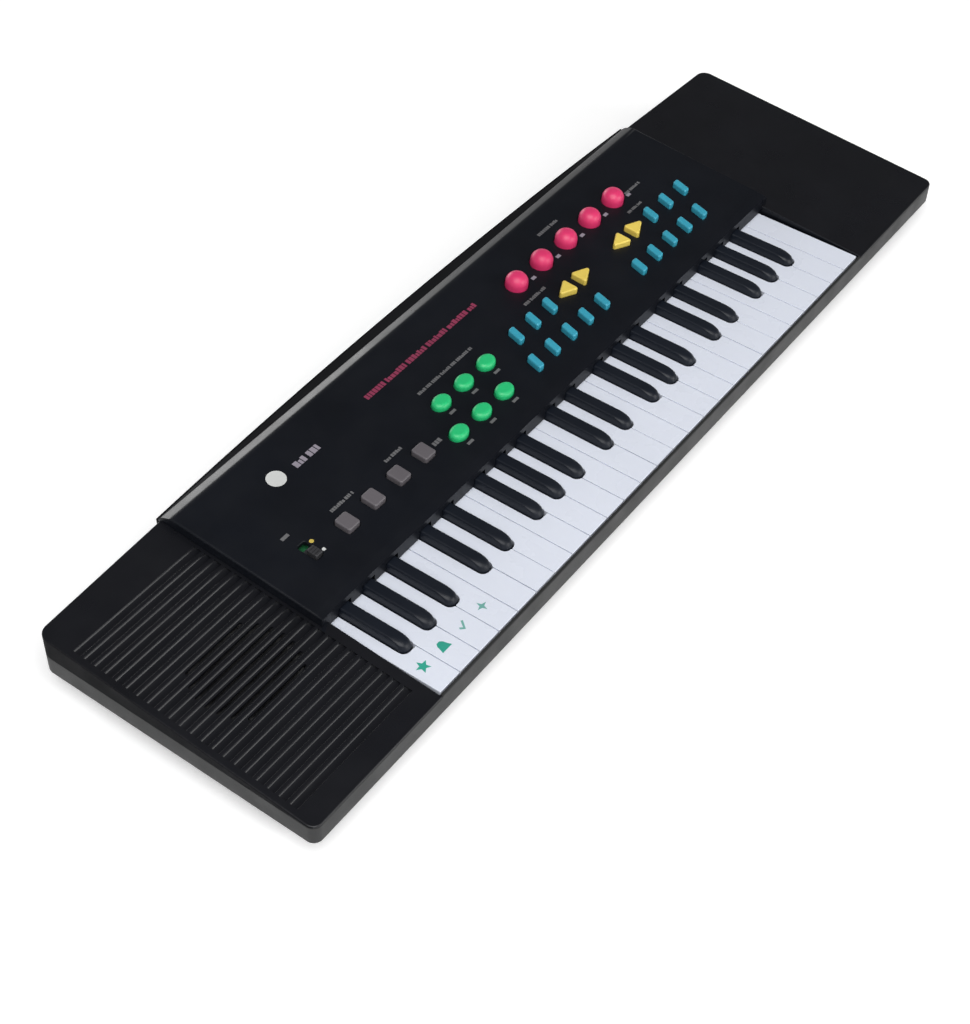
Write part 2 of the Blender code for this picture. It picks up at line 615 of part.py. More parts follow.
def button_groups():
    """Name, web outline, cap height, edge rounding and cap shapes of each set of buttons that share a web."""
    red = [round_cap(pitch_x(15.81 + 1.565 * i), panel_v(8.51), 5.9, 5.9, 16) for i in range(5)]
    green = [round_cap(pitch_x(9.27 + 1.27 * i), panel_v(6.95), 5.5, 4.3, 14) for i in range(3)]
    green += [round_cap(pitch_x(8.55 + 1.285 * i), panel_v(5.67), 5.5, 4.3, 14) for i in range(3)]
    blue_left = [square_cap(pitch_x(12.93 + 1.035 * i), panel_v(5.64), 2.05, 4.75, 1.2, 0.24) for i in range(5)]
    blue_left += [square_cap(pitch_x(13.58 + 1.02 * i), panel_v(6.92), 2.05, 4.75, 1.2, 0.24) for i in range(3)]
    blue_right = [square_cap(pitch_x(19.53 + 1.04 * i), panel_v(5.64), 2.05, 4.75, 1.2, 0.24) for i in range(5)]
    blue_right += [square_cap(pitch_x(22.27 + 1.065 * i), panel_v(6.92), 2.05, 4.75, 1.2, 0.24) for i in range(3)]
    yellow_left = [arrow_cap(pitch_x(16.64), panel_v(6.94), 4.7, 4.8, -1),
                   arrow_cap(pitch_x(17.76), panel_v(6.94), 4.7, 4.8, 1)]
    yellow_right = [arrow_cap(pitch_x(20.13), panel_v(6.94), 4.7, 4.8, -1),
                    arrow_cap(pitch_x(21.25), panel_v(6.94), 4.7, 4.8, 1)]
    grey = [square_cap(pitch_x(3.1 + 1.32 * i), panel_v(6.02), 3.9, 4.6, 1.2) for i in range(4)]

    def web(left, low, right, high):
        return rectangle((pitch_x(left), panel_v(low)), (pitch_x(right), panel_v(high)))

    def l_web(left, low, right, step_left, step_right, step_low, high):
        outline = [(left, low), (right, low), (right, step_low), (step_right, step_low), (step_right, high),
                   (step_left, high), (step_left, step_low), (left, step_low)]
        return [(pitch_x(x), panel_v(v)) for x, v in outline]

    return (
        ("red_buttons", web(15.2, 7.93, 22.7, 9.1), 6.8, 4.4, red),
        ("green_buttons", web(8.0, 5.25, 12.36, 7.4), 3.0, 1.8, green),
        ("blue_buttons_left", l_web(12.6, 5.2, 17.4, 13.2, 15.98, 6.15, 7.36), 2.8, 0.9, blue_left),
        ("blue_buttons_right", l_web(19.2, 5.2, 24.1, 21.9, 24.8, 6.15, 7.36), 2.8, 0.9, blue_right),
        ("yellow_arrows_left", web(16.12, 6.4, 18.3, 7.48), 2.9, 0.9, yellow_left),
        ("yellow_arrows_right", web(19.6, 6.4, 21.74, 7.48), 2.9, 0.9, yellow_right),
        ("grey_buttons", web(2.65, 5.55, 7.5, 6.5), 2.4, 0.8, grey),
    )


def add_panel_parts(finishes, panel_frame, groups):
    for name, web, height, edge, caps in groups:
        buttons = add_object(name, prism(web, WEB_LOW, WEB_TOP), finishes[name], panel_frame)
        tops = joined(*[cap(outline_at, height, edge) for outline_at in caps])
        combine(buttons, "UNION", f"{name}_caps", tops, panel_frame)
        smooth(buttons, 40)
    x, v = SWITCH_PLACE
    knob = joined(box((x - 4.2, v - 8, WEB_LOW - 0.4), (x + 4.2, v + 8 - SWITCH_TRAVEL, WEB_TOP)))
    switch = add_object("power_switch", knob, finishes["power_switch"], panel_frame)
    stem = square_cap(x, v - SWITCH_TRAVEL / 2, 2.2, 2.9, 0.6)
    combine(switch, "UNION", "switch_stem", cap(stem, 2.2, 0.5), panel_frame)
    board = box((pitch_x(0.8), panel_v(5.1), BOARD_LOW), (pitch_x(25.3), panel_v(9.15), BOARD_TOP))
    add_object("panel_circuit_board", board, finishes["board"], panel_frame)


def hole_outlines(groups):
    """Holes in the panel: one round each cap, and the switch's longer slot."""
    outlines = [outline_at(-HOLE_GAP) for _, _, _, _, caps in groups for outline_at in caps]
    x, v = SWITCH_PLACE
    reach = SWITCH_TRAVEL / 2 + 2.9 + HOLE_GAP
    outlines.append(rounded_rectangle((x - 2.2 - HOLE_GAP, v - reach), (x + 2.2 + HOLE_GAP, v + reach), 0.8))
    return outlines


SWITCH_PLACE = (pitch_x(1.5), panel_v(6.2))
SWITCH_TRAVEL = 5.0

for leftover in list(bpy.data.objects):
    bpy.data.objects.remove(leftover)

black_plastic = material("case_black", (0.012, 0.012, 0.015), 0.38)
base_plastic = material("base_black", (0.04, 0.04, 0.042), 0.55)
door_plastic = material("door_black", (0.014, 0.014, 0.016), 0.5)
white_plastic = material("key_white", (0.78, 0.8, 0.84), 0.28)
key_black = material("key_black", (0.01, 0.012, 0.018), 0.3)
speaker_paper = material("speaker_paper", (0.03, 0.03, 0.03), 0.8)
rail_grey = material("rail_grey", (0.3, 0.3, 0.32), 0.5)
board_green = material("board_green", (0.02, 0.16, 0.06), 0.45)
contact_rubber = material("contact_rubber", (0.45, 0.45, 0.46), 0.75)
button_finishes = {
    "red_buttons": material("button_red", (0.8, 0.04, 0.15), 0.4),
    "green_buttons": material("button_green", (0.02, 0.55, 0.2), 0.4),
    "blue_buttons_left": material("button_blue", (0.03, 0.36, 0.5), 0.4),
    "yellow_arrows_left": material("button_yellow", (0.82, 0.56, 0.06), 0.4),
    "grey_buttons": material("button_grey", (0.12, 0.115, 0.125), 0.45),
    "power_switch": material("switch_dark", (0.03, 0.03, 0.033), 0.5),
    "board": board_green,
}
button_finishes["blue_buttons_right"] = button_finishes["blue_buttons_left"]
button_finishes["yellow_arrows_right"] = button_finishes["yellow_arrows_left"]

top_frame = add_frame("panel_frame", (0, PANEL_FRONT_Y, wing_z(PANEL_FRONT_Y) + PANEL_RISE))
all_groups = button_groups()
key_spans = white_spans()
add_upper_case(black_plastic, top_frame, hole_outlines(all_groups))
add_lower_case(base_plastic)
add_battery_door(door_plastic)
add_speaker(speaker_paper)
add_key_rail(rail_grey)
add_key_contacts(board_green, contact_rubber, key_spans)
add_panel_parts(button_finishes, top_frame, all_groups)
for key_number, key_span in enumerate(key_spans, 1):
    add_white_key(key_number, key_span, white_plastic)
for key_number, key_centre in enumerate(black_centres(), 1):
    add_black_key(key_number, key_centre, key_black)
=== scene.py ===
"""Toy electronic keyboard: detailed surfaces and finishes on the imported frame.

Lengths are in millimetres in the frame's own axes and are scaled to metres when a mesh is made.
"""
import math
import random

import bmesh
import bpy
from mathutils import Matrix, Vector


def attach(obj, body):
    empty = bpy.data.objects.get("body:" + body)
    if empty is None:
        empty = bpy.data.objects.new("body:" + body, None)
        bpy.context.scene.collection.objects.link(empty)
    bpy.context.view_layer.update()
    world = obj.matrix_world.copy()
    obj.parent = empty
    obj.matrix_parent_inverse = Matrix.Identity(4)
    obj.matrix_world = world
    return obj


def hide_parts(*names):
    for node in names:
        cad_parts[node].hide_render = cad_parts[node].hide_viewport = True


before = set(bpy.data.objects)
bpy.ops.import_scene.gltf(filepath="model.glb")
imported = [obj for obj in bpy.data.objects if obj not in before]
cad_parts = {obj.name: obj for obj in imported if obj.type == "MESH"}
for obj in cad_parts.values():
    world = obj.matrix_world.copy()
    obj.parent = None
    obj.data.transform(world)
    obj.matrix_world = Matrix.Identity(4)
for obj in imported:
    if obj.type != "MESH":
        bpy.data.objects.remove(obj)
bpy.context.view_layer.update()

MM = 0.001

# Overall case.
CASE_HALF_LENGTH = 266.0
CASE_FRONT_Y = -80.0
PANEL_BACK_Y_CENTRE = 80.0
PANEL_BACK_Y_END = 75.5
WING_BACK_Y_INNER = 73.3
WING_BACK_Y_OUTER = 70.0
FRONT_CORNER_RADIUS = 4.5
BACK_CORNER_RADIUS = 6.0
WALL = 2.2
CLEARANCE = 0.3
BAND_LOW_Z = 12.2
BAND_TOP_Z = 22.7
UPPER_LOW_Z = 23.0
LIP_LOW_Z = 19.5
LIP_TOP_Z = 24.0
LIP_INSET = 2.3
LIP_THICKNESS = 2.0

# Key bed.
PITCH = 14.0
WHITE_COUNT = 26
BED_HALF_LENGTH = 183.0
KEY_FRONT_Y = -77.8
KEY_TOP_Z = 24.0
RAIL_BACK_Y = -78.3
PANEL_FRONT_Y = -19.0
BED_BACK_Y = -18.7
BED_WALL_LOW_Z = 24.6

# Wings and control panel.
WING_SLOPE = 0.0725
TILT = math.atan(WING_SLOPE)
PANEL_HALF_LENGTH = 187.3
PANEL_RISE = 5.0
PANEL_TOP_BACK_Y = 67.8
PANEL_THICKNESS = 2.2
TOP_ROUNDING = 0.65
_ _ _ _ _
**EXERCISE INSTRUCTIONS:** Lines containing the string "node" are to be selected and copied.

**REPLY TO THE EXERCISE:**
    for node in names:
        cad_parts[node].hide_render = cad_parts[node].hide_viewport = True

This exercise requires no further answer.